* **EXERCISE**:
Keep only the lines of the data below that contain "three", and copy them.
▬▬▬
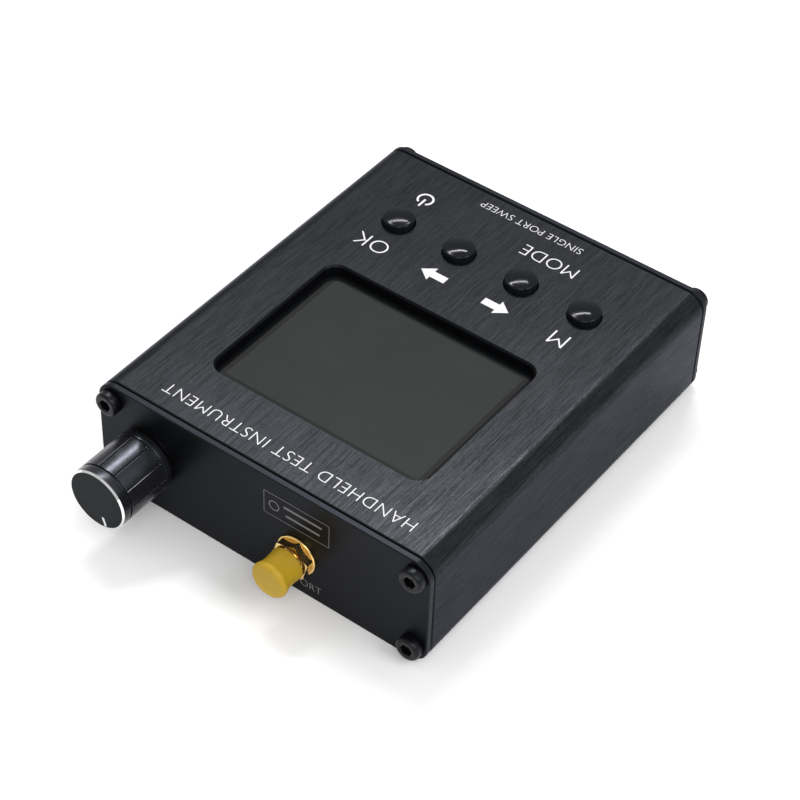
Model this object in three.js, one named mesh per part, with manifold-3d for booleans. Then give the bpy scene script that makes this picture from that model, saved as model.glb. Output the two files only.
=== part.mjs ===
// Handheld one-port network analyzer in a black anodised aluminium extrusion.
// Units are millimetres. The origin is the centre of the case's bottom face, +Z points up
// out of the screen, +Y points to the connector end and +X to the tuning knob's side.

import * as THREE from 'three';
import { mergeVertices } from 'three/addons/utils/BufferGeometryUtils.js';
import Module from 'manifold-3d';

const wasm = await Module();
wasm.setup();

// ---------------------------------------------------------------- driving dimensions

const GAP = 0.3; // clearance between neighbouring pieces
const SEAT = 0.2; // clearance under washers, nuts and plungers

const CASE = { width: 84, length: 100, height: 28, corner: 4.2, wall: 2.2 };
const PANEL_THICKNESS = 1.5;
const PANEL_FACE = CASE.length / 2; // outer face of either end panel
const SHELL_HALF = PANEL_FACE - PANEL_THICKNESS - GAP;
const CEILING = CASE.height - CASE.wall; // underside of the shell's top wall

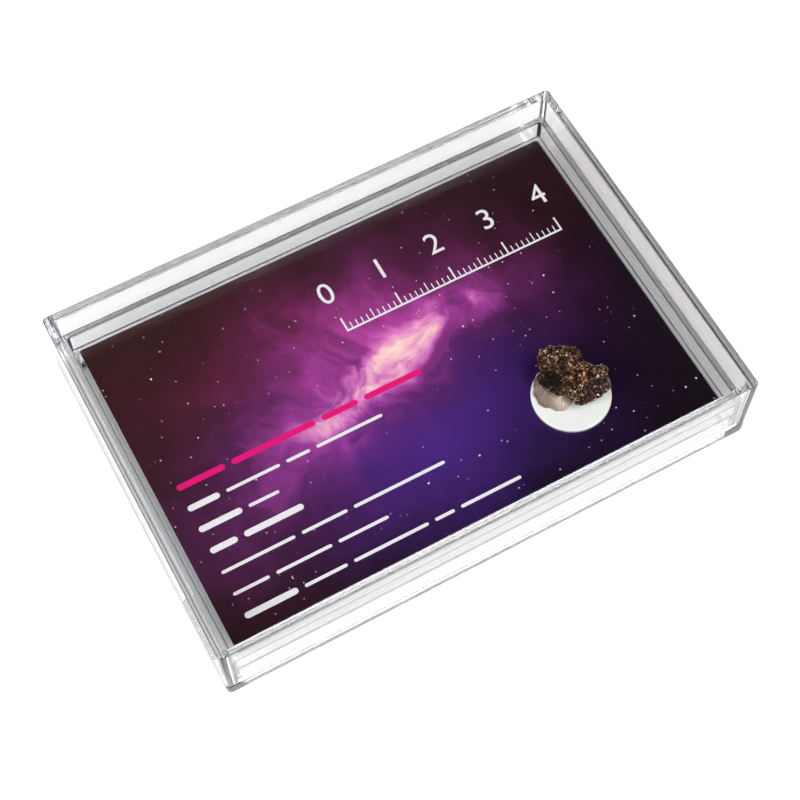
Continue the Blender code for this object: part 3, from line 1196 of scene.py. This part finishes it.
class SPECIMEN_OT_stage(bpy.types.Operator):
    """Set the floor, the soft lamps, the surroundings and the camera"""

    bl_idname = "specimen.stage"
    bl_label = "Stage"

    def execute(self, context):
        settings = context.scene.specimen_stage
        reach = 1.5
        below = -0.05 * MM
        corners = ((-reach, -reach), (reach, -reach), (reach, reach), (-reach, reach))
        builder = bmesh.new()
        builder.faces.new([builder.verts.new((x, y, below)) for x, y in corners])
        floor = add_piece("floor", builder, studio_paper())
        warm_white, cool_white = (1.0, 0.98, 0.96), (0.97, 0.98, 1.0)
        add_lamp("key", settings.key_power, (-62.0, 64.0), distance=0.8, size=0.42, colour=warm_white)
        add_lamp("fill", settings.fill_power, (188.0, 34.0), distance=0.9, size=0.50, colour=cool_white)
        context.scene.world = room_light(settings)
        add_camera(settings)
        context.scene.view_settings.view_transform = "Standard"
        cycles = context.scene.cycles
        cycles.max_bounces = 24
        cycles.transmission_bounces = 20
        cycles.transparent_max_bounces = 24
        cycles.glossy_bounces = 8
        cycles.caustics_reflective = False
        cycles.caustics_refractive = False
        cycles.diffuse_bounces = 4
        return {"FINISHED"}


class SPECIMEN_PT_panel(bpy.types.Panel):
    """Lists the pieces, and the settings that they are made from"""

    bl_label = "Boxed meteorite"
    bl_idname = "SPECIMEN_PT_panel"
    bl_space_type = "VIEW_3D"
    bl_region_type = "UI"
    bl_category = "Boxed meteorite"

    def draw(self, context):
        for operator in OPERATORS:
            self.layout.operator(operator.bl_idname)
        for name, group in SETTINGS.items():
            column = self.layout.column(align=True)
            for label in group.__annotations__:
                column.prop(getattr(context.scene, name), label)


OPERATORS = (
    SPECIMEN_OT_clear_box,
    SPECIMEN_OT_side_ribs,
    SPECIMEN_OT_printed_card,
    SPECIMEN_OT_white_pad,
    SPECIMEN_OT_mounting_putty,
    SPECIMEN_OT_meteorite,
    SPECIMEN_OT_stage,
)
SETTINGS = {
    "specimen_box": BoxSettings,
    "specimen_ribs": RibSettings,
    "specimen_card": CardSettings,
    "specimen_stone": StoneSettings,
    "specimen_stage": StageSettings,
}


def register():
    """Make the settings, operators and panel known to Blender."""
    for group in SETTINGS.values():
        bpy.utils.register_class(group)
    for name, group in SETTINGS.items():
        setattr(bpy.types.Scene, name, PointerProperty(type=group))
    for operator in OPERATORS:
        bpy.utils.register_class(operator)
    bpy.utils.register_class(SPECIMEN_PT_panel)


def unregister():
    """Take back what register made known."""
    bpy.utils.unregister_class(SPECIMEN_PT_panel)
    for operator in reversed(OPERATORS):
        bpy.utils.unregister_class(operator)
    for name in SETTINGS:
        delattr(bpy.types.Scene, name)
    for group in SETTINGS.values():
        bpy.utils.unregister_class(group)


def main():
    """Build every piece and the stage."""
    register()
    bpy.ops.specimen.clear_box()
    bpy.ops.specimen.side_ribs()
    bpy.ops.specimen.printed_card()
    bpy.ops.specimen.white_pad()
    bpy.ops.specimen.mounting_putty()
    bpy.ops.specimen.meteorite()
    bpy.ops.specimen.stage()


if __name__ == "__main__":
    main()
▬▬▬
* **WRITTEN SOLUTION**:
Model this object in three.js, one named mesh per part, with manifold-3d for booleans. Then give the bpy scene script that makes this picture from that model, saved as model.glb. Output the two files only.
import * as THREE from 'three';
import { mergeVertices } from 'three/addons/utils/BufferGeometryUtils.js';